## [PROBLEM REQUIREMENTS]
In full and without alteration, repeat the material.

## [SOURCE MATERIAL]
--- Begin ---
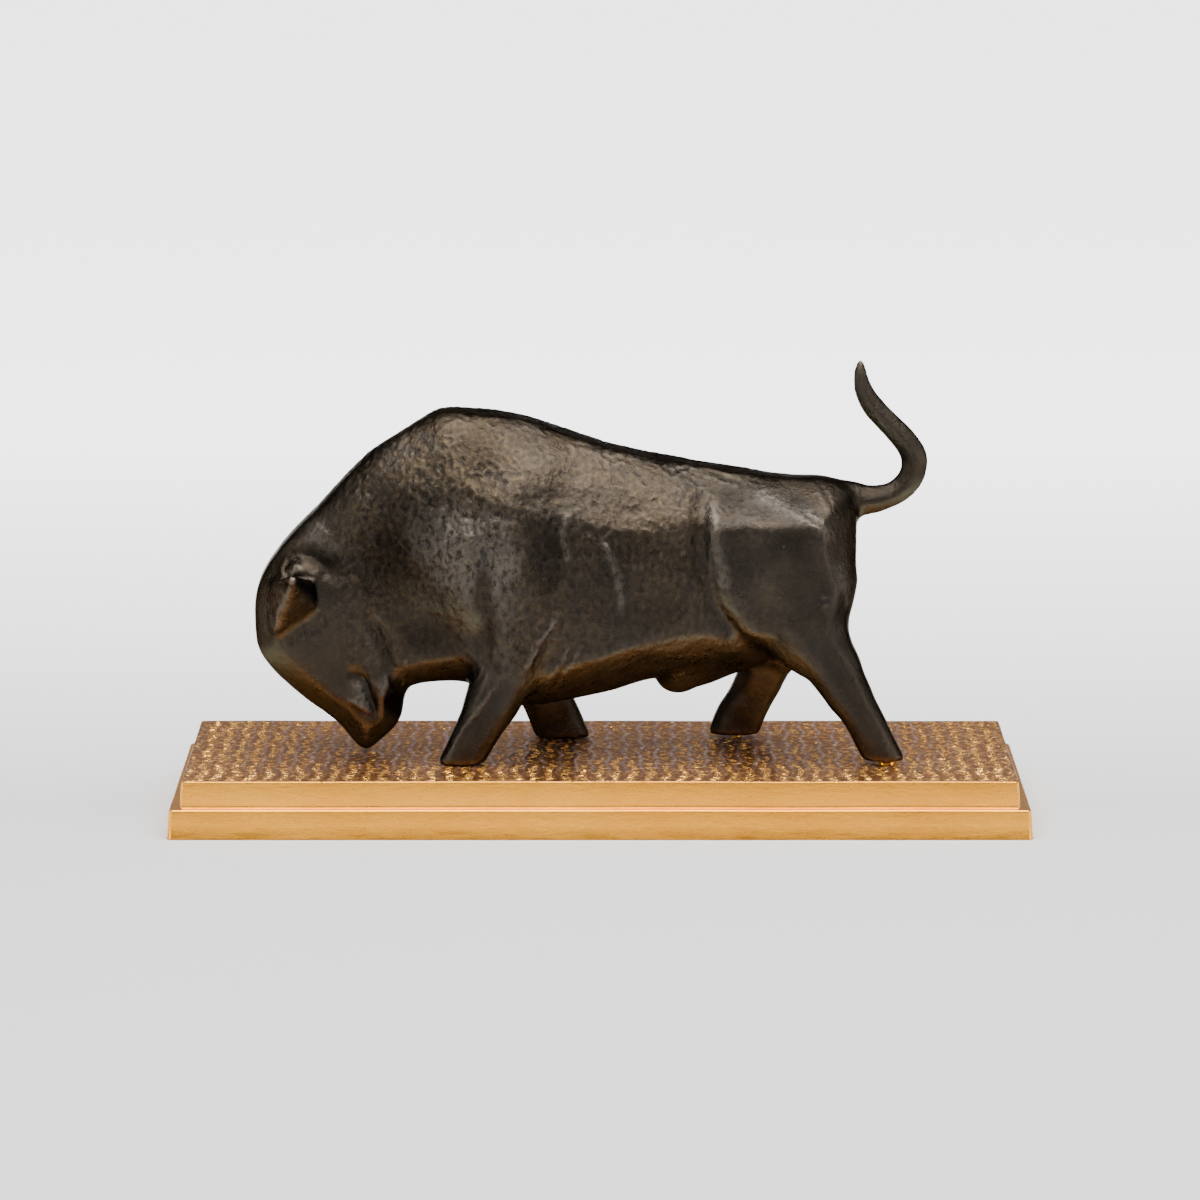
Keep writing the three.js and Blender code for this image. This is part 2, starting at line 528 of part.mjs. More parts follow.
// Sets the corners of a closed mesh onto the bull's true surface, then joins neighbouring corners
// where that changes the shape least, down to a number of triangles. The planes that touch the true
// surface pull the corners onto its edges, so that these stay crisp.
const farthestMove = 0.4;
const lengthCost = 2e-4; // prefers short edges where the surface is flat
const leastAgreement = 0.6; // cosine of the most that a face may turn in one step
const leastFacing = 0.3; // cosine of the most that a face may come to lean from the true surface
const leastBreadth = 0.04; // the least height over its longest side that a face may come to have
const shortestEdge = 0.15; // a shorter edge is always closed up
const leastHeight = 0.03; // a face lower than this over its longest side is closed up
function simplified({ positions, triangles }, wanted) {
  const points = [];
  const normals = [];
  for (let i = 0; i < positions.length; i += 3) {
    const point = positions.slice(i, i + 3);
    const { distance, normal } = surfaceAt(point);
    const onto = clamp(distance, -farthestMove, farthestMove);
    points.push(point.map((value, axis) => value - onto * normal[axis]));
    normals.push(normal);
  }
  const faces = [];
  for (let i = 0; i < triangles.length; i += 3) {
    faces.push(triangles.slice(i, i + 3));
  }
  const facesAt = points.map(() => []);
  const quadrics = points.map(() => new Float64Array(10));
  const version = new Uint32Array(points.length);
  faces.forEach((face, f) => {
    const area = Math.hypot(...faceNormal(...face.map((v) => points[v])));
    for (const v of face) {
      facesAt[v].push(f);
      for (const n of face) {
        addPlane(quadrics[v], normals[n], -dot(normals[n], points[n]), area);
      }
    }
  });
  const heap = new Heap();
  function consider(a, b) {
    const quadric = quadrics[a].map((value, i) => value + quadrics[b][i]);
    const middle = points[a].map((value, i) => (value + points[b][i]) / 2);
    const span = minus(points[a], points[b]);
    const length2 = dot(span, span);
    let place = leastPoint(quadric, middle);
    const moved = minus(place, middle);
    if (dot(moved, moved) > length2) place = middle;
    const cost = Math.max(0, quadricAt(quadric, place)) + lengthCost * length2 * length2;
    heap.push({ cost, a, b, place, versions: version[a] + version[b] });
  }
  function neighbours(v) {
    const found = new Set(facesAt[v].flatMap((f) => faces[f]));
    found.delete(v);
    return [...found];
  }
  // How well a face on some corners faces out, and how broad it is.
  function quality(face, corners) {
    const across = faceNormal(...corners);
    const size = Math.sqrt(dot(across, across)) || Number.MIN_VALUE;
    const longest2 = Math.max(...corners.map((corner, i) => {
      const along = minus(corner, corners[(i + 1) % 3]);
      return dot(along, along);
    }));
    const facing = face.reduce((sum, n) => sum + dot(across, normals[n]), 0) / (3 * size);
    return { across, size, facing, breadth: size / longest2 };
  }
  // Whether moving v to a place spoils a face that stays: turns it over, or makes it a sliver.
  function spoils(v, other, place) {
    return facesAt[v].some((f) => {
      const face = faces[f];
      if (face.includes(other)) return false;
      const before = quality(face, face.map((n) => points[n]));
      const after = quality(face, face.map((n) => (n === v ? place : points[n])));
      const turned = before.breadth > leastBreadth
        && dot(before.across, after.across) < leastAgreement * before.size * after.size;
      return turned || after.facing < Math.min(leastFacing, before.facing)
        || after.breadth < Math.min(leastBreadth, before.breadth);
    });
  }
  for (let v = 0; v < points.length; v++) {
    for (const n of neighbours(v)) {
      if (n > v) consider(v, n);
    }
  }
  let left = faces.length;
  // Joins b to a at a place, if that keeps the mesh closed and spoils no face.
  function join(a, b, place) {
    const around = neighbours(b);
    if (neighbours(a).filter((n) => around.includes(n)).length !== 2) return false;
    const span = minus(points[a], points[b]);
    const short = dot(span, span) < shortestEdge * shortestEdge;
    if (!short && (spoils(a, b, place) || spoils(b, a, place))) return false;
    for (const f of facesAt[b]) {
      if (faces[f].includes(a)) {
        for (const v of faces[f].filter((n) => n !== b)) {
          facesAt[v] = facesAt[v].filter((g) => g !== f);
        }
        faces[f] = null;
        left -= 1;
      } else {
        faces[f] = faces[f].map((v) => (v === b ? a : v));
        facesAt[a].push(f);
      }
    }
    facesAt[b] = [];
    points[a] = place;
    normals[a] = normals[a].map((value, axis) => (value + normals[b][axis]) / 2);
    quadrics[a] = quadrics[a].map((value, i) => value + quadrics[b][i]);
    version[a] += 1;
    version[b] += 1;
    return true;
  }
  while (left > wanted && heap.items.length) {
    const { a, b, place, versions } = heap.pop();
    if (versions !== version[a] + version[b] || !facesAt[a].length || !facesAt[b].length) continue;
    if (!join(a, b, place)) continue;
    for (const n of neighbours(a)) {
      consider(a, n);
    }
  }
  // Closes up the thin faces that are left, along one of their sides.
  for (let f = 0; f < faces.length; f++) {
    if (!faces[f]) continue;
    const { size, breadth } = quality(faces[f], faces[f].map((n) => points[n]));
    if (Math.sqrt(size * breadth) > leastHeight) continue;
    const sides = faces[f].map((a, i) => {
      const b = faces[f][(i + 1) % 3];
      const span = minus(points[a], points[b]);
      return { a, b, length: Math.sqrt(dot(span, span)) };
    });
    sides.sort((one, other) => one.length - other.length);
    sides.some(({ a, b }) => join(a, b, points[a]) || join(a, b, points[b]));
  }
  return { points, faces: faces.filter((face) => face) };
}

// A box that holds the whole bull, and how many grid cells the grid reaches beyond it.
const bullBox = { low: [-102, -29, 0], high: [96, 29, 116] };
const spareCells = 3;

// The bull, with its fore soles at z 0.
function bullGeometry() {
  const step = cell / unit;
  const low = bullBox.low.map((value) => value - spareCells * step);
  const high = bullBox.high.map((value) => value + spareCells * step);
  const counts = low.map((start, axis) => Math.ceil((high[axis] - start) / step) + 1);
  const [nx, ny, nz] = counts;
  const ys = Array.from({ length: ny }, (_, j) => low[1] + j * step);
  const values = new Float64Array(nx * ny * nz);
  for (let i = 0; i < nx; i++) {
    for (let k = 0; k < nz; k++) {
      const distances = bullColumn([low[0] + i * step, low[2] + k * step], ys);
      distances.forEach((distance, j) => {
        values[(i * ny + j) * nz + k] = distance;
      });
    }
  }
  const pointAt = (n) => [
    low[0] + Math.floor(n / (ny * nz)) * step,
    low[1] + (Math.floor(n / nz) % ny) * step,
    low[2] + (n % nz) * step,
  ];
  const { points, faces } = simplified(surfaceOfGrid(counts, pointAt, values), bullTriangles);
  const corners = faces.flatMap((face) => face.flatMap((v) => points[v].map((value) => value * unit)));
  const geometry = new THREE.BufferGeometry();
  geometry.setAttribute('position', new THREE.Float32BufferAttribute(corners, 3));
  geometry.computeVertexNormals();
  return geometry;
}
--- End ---
## [FINISHED EXERCISE]
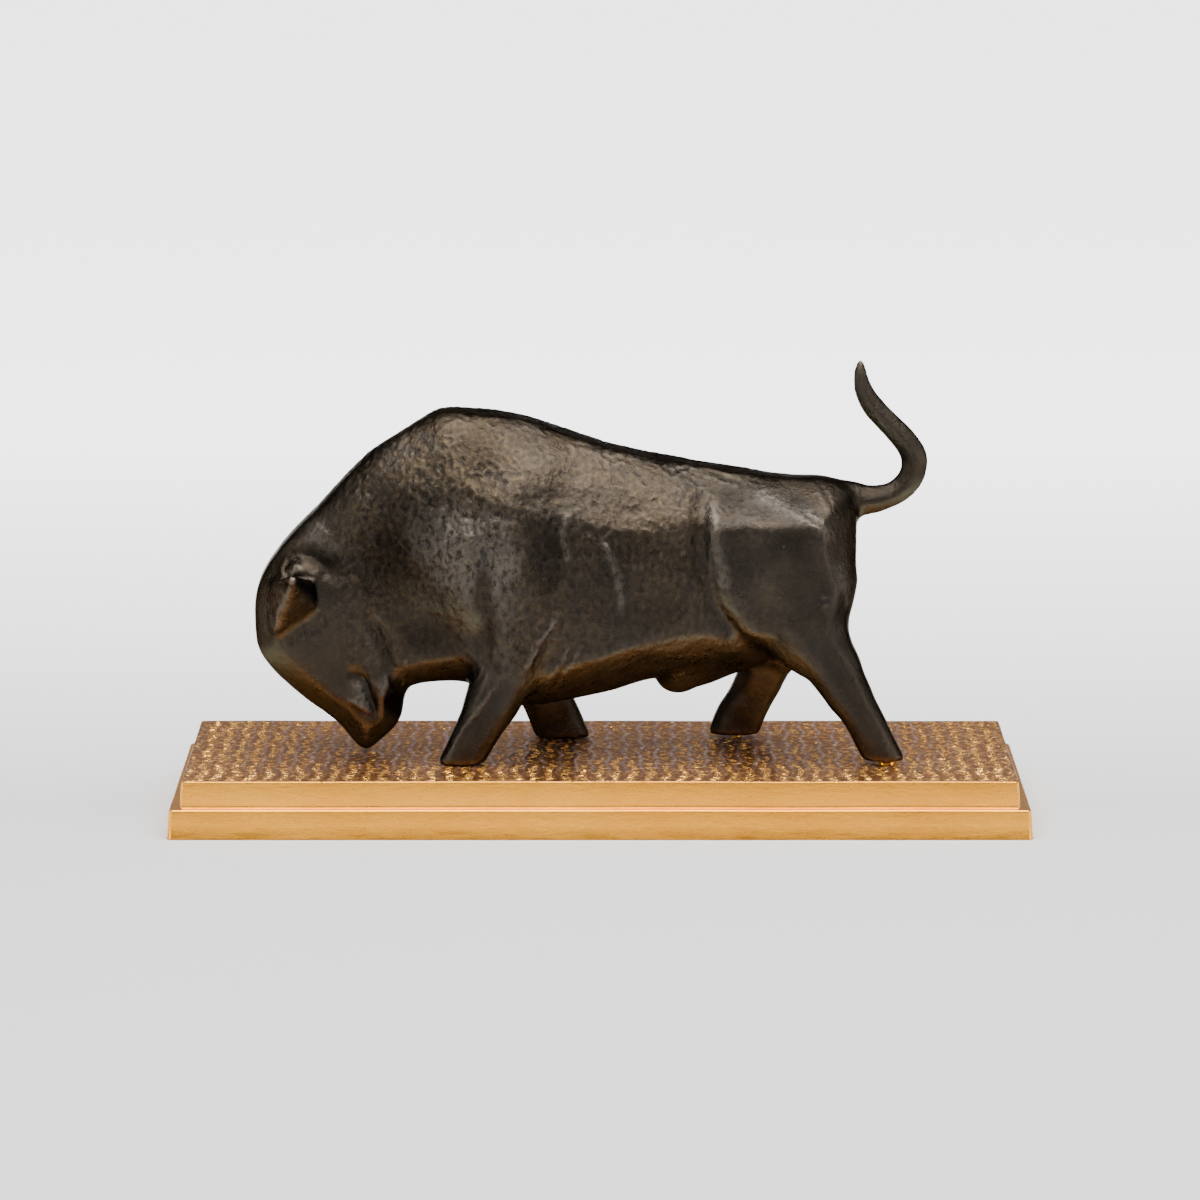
Keep writing the three.js and Blender code for this image. This is part 2, starting at line 528 of part.mjs. More parts follow.
// Sets the corners of a closed mesh onto the bull's true surface, then joins neighbouring corners
// where that changes the shape least, down to a number of triangles. The planes that touch the true
// surface pull the corners onto its edges, so that these stay crisp.
const farthestMove = 0.4;
const lengthCost = 2e-4; // prefers short edges where the surface is flat
const leastAgreement = 0.6; // cosine of the most that a face may turn in one step
const leastFacing = 0.3; // cosine of the most that a face may come to lean from the true surface
const leastBreadth = 0.04; // the least height over its longest side that a face may come to have
const shortestEdge = 0.15; // a shorter edge is always closed up
const leastHeight = 0.03; // a face lower than this over its longest side is closed up
function simplified({ positions, triangles }, wanted) {
  const points = [];
  const normals = [];
  for (let i = 0; i < positions.length; i += 3) {
    const point = positions.slice(i, i + 3);
    const { distance, normal } = surfaceAt(point);
    const onto = clamp(distance, -farthestMove, farthestMove);
    points.push(point.map((value, axis) => value - onto * normal[axis]));
    normals.push(normal);
  }
  const faces = [];
  for (let i = 0; i < triangles.length; i += 3) {
    faces.push(triangles.slice(i, i + 3));
  }
  const facesAt = points.map(() => []);
  const quadrics = points.map(() => new Float64Array(10));
  const version = new Uint32Array(points.length);
  faces.forEach((face, f) => {
    const area = Math.hypot(...faceNormal(...face.map((v) => points[v])));
    for (const v of face) {
      facesAt[v].push(f);
      for (const n of face) {
        addPlane(quadrics[v], normals[n], -dot(normals[n], points[n]), area);
      }
    }
  });
  const heap = new Heap();
  function consider(a, b) {
    const quadric = quadrics[a].map((value, i) => value + quadrics[b][i]);
    const middle = points[a].map((value, i) => (value + points[b][i]) / 2);
    const span = minus(points[a], points[b]);
    const length2 = dot(span, span);
    let place = leastPoint(quadric, middle);
    const moved = minus(place, middle);
    if (dot(moved, moved) > length2) place = middle;
    const cost = Math.max(0, quadricAt(quadric, place)) + lengthCost * length2 * length2;
    heap.push({ cost, a, b, place, versions: version[a] + version[b] });
  }
  function neighbours(v) {
    const found = new Set(facesAt[v].flatMap((f) => faces[f]));
    found.delete(v);
    return [...found];
  }
  // How well a face on some corners faces out, and how broad it is.
  function quality(face, corners) {
    const across = faceNormal(...corners);
    const size = Math.sqrt(dot(across, across)) || Number.MIN_VALUE;
    const longest2 = Math.max(...corners.map((corner, i) => {
      const along = minus(corner, corners[(i + 1) % 3]);
      return dot(along, along);
    }));
    const facing = face.reduce((sum, n) => sum + dot(across, normals[n]), 0) / (3 * size);
    return { across, size, facing, breadth: size / longest2 };
  }
  // Whether moving v to a place spoils a face that stays: turns it over, or makes it a sliver.
  function spoils(v, other, place) {
    return facesAt[v].some((f) => {
      const face = faces[f];
      if (face.includes(other)) return false;
      const before = quality(face, face.map((n) => points[n]));
      const after = quality(face, face.map((n) => (n === v ? place : points[n])));
      const turned = before.breadth > leastBreadth
        && dot(before.across, after.across) < leastAgreement * before.size * after.size;
      return turned || after.facing < Math.min(leastFacing, before.facing)
        || after.breadth < Math.min(leastBreadth, before.breadth);
    });
  }
  for (let v = 0; v < points.length; v++) {
    for (const n of neighbours(v)) {
      if (n > v) consider(v, n);
    }
  }
  let left = faces.length;
  // Joins b to a at a place, if that keeps the mesh closed and spoils no face.
  function join(a, b, place) {
    const around = neighbours(b);
    if (neighbours(a).filter((n) => around.includes(n)).length !== 2) return false;
    const span = minus(points[a], points[b]);
    const short = dot(span, span) < shortestEdge * shortestEdge;
    if (!short && (spoils(a, b, place) || spoils(b, a, place))) return false;
    for (const f of facesAt[b]) {
      if (faces[f].includes(a)) {
        for (const v of faces[f].filter((n) => n !== b)) {
          facesAt[v] = facesAt[v].filter((g) => g !== f);
        }
        faces[f] = null;
        left -= 1;
      } else {
        faces[f] = faces[f].map((v) => (v === b ? a : v));
        facesAt[a].push(f);
      }
    }
    facesAt[b] = [];
    points[a] = place;
    normals[a] = normals[a].map((value, axis) => (value + normals[b][axis]) / 2);
    quadrics[a] = quadrics[a].map((value, i) => value + quadrics[b][i]);
    version[a] += 1;
    version[b] += 1;
    return true;
  }
  while (left > wanted && heap.items.length) {
    const { a, b, place, versions } = heap.pop();
    if (versions !== version[a] + version[b] || !facesAt[a].length || !facesAt[b].length) continue;
    if (!join(a, b, place)) continue;
    for (const n of neighbours(a)) {
      consider(a, n);
    }
  }
  // Closes up the thin faces that are left, along one of their sides.
  for (let f = 0; f < faces.length; f++) {
    if (!faces[f]) continue;
    const { size, breadth } = quality(faces[f], faces[f].map((n) => points[n]));
    if (Math.sqrt(size * breadth) > leastHeight) continue;
    const sides = faces[f].map((a, i) => {
      const b = faces[f][(i + 1) % 3];
      const span = minus(points[a], points[b]);
      return { a, b, length: Math.sqrt(dot(span, span)) };
    });
    sides.sort((one, other) => one.length - other.length);
    sides.some(({ a, b }) => join(a, b, points[a]) || join(a, b, points[b]));
  }
  return { points, faces: faces.filter((face) => face) };
}

// A box that holds the whole bull, and how many grid cells the grid reaches beyond it.
const bullBox = { low: [-102, -29, 0], high: [96, 29, 116] };
const spareCells = 3;

// The bull, with its fore soles at z 0.
function bullGeometry() {
  const step = cell / unit;
  const low = bullBox.low.map((value) => value - spareCells * step);
  const high = bullBox.high.map((value) => value + spareCells * step);
  const counts = low.map((start, axis) => Math.ceil((high[axis] - start) / step) + 1);
  const [nx, ny, nz] = counts;
  const ys = Array.from({ length: ny }, (_, j) => low[1] + j * step);
  const values = new Float64Array(nx * ny * nz);
  for (let i = 0; i < nx; i++) {
    for (let k = 0; k < nz; k++) {
      const distances = bullColumn([low[0] + i * step, low[2] + k * step], ys);
      distances.forEach((distance, j) => {
        values[(i * ny + j) * nz + k] = distance;
      });
    }
  }
  const pointAt = (n) => [
    low[0] + Math.floor(n / (ny * nz)) * step,
    low[1] + (Math.floor(n / nz) % ny) * step,
    low[2] + (n % nz) * step,
  ];
  const { points, faces } = simplified(surfaceOfGrid(counts, pointAt, values), bullTriangles);
  const corners = faces.flatMap((face) => face.flatMap((v) => points[v].map((value) => value * unit)));
  const geometry = new THREE.BufferGeometry();
  geometry.setAttribute('position', new THREE.Float32BufferAttribute(corners, 3));
  geometry.computeVertexNormals();
  return geometry;
}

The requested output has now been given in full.